Fintech is increasingly gaining traction in Indonesia and changing the way financial companies do business. Gone are the days when banks were the only source of financial transactions in the country. Fintech has revolutionized the financial sector with the emergence of various technological start-ups in areas of mobile payment, loans, money transfers, asset management, etc.

Fintech sector’s growth in Indonesia is largely driven by the rapidly increasing internet penetration and rising smartphone usage, as well as solid and continuous investments – over 2013-2018, investments in the fintech industry are forecast to reach US$ 8 billion, growing at a CAGR of 21.7%. Despite these growth drivers, the sector faces several hurdles such as inexperienced financial personnel, lengthy regulatory processes, and poor financial knowledge among the Indonesian population.

Fintech Paving Way for Financial Inclusion in Indonesia

Nevertheless, the country has been taking measures to tackle the challenges to create banks of the future. In November 2016, Bank Indonesia, central bank of the country, set up a fintech office in Jakarta to boost development of the industry. The office is aimed to optimize technological advancements across the fintech sector, assist players in understanding the regulations, and increase industry’s competitiveness by sharing its developments with international institutions. In addition, Indonesia’s Financial Services Authority is in the process of developing regulations to govern the industry, a significant step to enable both the fintech players as well as the regulators to function cohesively. Further, the industry is also receiving support from conventional financial institutions, which have started adopting digital innovations by initiating collaborations with fintech companies.

Indonesia’s high dependency on cash-based transactions along with low financial penetration rate serve as untapped opportunity areas for fintech players to explore. As of 2014, only 36% of the adult Indonesian population had bank accounts. Additionally, 89.7% of all transactions are still conducted in cash. Fintech players have gradually started leveraging these opportunity areas by expanding services with introduction of various start-ups offering a range of online financial products. As of 2016, the country hosted around 140 independent start-ups, an improvement from just a handful a few years ago, representing a steady growth of the industry. Some of the prominent players of the industry include HaloMoney, Cekaja, and Kartuku, among others.

EOS Perspective

Fintech is the answer to the need for a more secure, fast, and practical financial processing system.

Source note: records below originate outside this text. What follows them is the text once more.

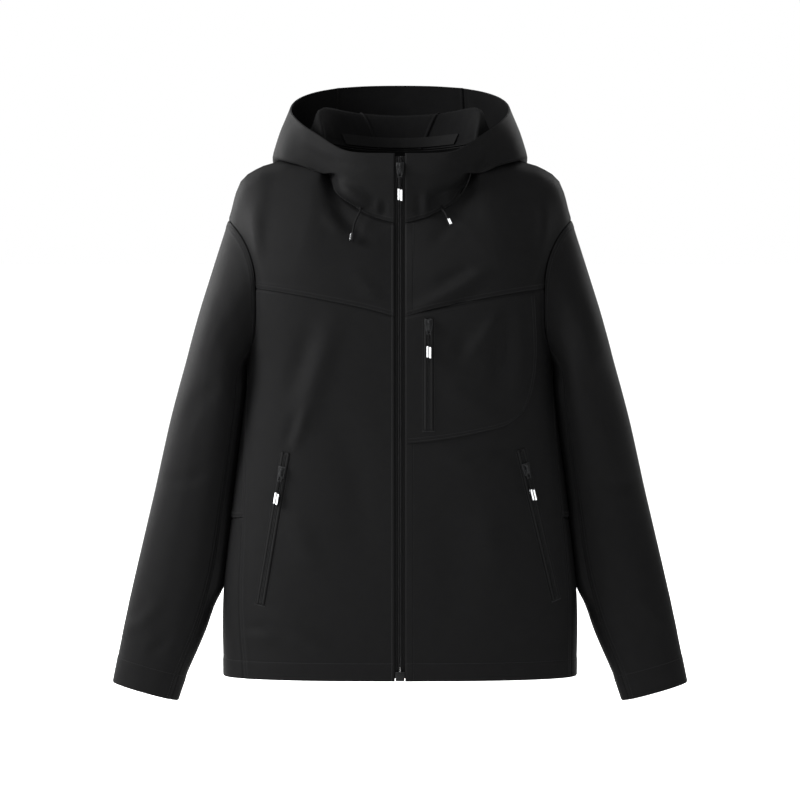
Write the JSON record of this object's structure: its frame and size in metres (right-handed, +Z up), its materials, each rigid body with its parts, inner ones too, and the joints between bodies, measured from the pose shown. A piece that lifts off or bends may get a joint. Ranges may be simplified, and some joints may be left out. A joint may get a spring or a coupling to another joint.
{
  "type": "softshell jacket",
  "caption": "Black hooded softshell jacket, zipped up and filled out, with a lowered hood, drawcords, a zipped chest pocket and slanted zipped hand pockets.",
  "frame": {"origin": "middle of the neck, level with the tops of the shoulders, where the wearer holds the jacket", "axes": "+Z up, -Y out of the front, +X towards the wearer's left"},
  "size_m": [0.806, 0.2848, 0.8632],
  "materials": {
    "softshell": "matte",
    "tape": "matte",
    "coil": "satin",
    "metal": "satin",
    "grip": "satin",
    "cord": "matte"
  },
  "bodies": {
    "jacket": {"front_left": "softshell", "front_right": "softshell", "yoke_left": "softshell", "yoke_right": "softshell", "side_lower_left": "softshell", "side_lower_right": "softshell", "side_upper_left": "softshell", "side_upper_right": "softshell", "back": "softshell", "sleeve_under_left": "softshell", "sleeve_under_right": "softshell", "sleeve_upper_left": "softshell", "sleeve_upper_right": "softshell", "hood_side_left": "softshell", "hood_side_right": "softshell", "hood_centre": "softshell", "chest_pocket": "softshell", "neck_tape": "tape", "zip_chain": "coil", "zip_tape_left": "tape", "zip_tape_right": "tape", "zip_box": "metal", "main_slider": "metal", "chest_zip": "tape", "chest_slider": "metal", "pocket_zip_left": "tape", "pocket_slider_left": "metal", "pocket_zip_right": "tape", "pocket_slider_right": "metal", "cord_left": "cord", "cord_tip_left": "grip", "cord_right": "cord", "cord_tip_right": "grip"},
    "main_pull": {"main_tab": "metal", "main_grip": "grip"},
    "chest_pull": {"chest_tab": "metal", "chest_grip": "grip"},
    "pocket_pull_left": {"pocket_tab_left": "metal", "pocket_grip_left": "grip"},
    "pocket_pull_right": {"pocket_tab_right": "metal", "pocket_grip_right": "grip"}
  },
  "joints": [
    {"name": "main_pull_swing", "type": "hinge", "parent": "jacket", "child": "main_pull", "pos_m": [0, -0.09258, -0.00622], "axis": [-1, 0, 0], "range_deg": [0, 120]},
    {"name": "chest_pull_swing", "type": "hinge", "parent": "jacket", "child": "chest_pull", "pos_m": [0.03962, -0.11321, -0.22181], "axis": [-0.9999, -0.0164, 0], "range_deg": [0, 120]},
    {"name": "pocket_pull_left_swing", "type": "hinge", "parent": "jacket", "child": "pocket_pull_left", "pos_m": [0.17616, -0.08251, -0.42191], "axis": [-0.8873, -0.3861, -0.2523], "range_deg": [0, 120]},
    {"name": "pocket_pull_right_swing", "type": "hinge", "parent": "jacket", "child": "pocket_pull_right", "pos_m": [-0.16488, -0.08693, -0.42624], "axis": [-0.9269, 0.3286, 0.1812], "range_deg": [0, 120]}
  ]
}
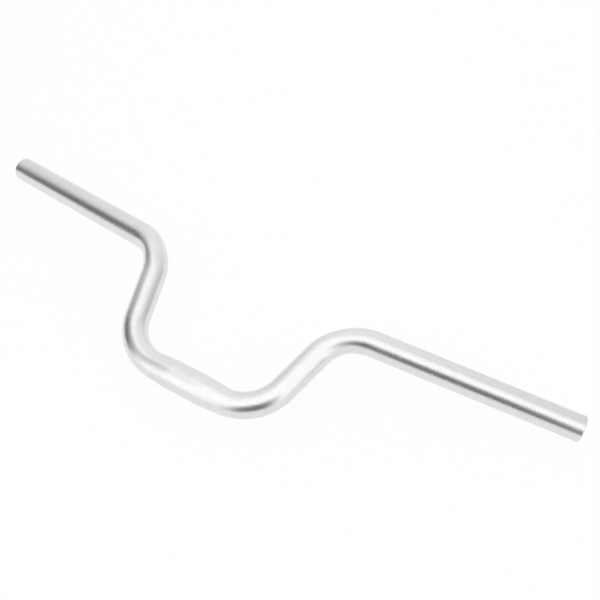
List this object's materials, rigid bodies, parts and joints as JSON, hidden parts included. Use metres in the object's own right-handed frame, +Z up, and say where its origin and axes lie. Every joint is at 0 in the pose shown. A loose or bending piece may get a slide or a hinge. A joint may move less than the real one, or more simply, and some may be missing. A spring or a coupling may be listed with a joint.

It has the potential to transform Indonesia’s financial industry by creating a paradigm shift in the way financial services sector operates. However, certain measures need to be taken to realize its full potential. In order to cultivate skilled personnel, the government should collaborate with universities across the country and promote fintech courses to develop the required skill set among people. Additionally, the government should encourage the association between conventional financial institutions and fintech companies to promote collaborative training and communication, which could help to improve financial education among players in the market. The association would also help both parties to improve their own areas of expertise.

Fintech industry has slowly started changing the way financial services are being accessed in Indonesia. Gradual yet steady on-going efforts to overcome hurdles are likely to result in a larger population enjoying benefits of digital financial services.